→ **Information supplied**
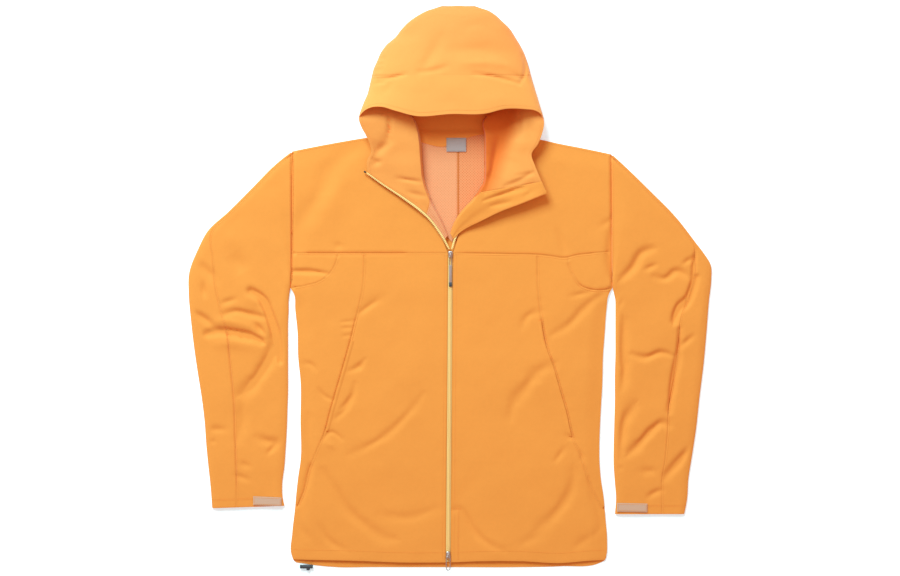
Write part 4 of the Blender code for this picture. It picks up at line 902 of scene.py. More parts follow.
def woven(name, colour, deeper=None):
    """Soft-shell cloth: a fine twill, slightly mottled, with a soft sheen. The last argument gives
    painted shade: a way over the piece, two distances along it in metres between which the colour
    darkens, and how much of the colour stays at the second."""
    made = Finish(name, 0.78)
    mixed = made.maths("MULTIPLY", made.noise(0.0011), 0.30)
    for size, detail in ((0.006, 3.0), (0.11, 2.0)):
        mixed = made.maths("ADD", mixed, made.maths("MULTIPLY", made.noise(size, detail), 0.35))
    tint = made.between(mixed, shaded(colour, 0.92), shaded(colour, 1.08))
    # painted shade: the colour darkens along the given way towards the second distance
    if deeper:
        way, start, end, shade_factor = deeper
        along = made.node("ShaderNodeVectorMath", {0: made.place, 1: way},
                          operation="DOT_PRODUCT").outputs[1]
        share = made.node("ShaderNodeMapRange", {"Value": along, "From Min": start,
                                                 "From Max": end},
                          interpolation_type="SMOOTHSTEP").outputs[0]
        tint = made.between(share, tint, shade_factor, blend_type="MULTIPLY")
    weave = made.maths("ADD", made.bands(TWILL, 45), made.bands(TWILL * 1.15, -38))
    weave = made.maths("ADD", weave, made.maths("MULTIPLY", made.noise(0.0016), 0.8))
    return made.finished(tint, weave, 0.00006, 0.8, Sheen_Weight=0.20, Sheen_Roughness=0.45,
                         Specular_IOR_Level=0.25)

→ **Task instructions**
Please quote the data above in full, with no line missing.

→ **Exercise answer**
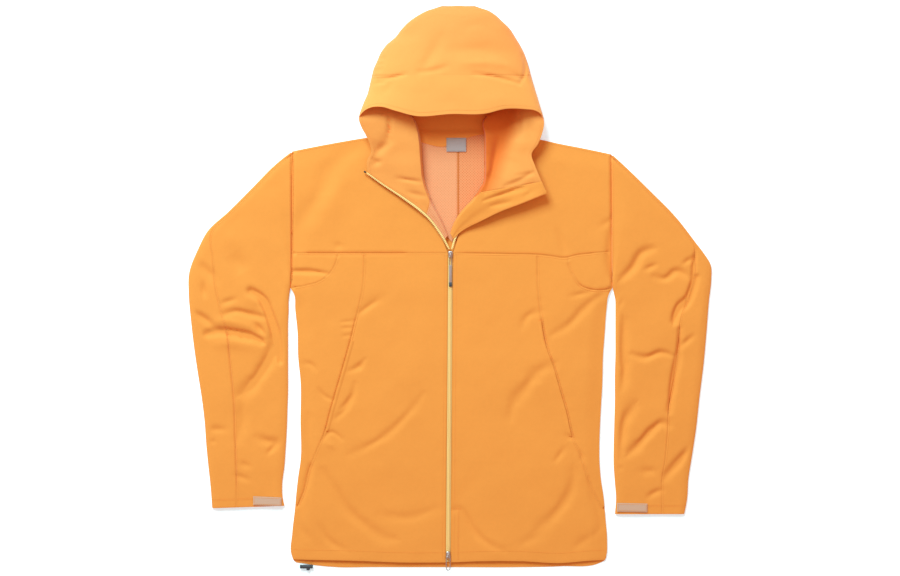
Write part 4 of the Blender code for this picture. It picks up at line 902 of scene.py. More parts follow.
def woven(name, colour, deeper=None):
    """Soft-shell cloth: a fine twill, slightly mottled, with a soft sheen. The last argument gives
    painted shade: a way over the piece, two distances along it in metres between which the colour
    darkens, and how much of the colour stays at the second."""
    made = Finish(name, 0.78)
    mixed = made.maths("MULTIPLY", made.noise(0.0011), 0.30)
    for size, detail in ((0.006, 3.0), (0.11, 2.0)):
        mixed = made.maths("ADD", mixed, made.maths("MULTIPLY", made.noise(size, detail), 0.35))
    tint = made.between(mixed, shaded(colour, 0.92), shaded(colour, 1.08))
    # painted shade: the colour darkens along the given way towards the second distance
    if deeper:
        way, start, end, shade_factor = deeper
        along = made.node("ShaderNodeVectorMath", {0: made.place, 1: way},
                          operation="DOT_PRODUCT").outputs[1]
        share = made.node("ShaderNodeMapRange", {"Value": along, "From Min": start,
                                                 "From Max": end},
                          interpolation_type="SMOOTHSTEP").outputs[0]
        tint = made.between(share, tint, shade_factor, blend_type="MULTIPLY")
    weave = made.maths("ADD", made.bands(TWILL, 45), made.bands(TWILL * 1.15, -38))
    weave = made.maths("ADD", weave, made.maths("MULTIPLY", made.noise(0.0016), 0.8))
    return made.finished(tint, weave, 0.00006, 0.8, Sheen_Weight=0.20, Sheen_Roughness=0.45,
                         Specular_IOR_Level=0.25)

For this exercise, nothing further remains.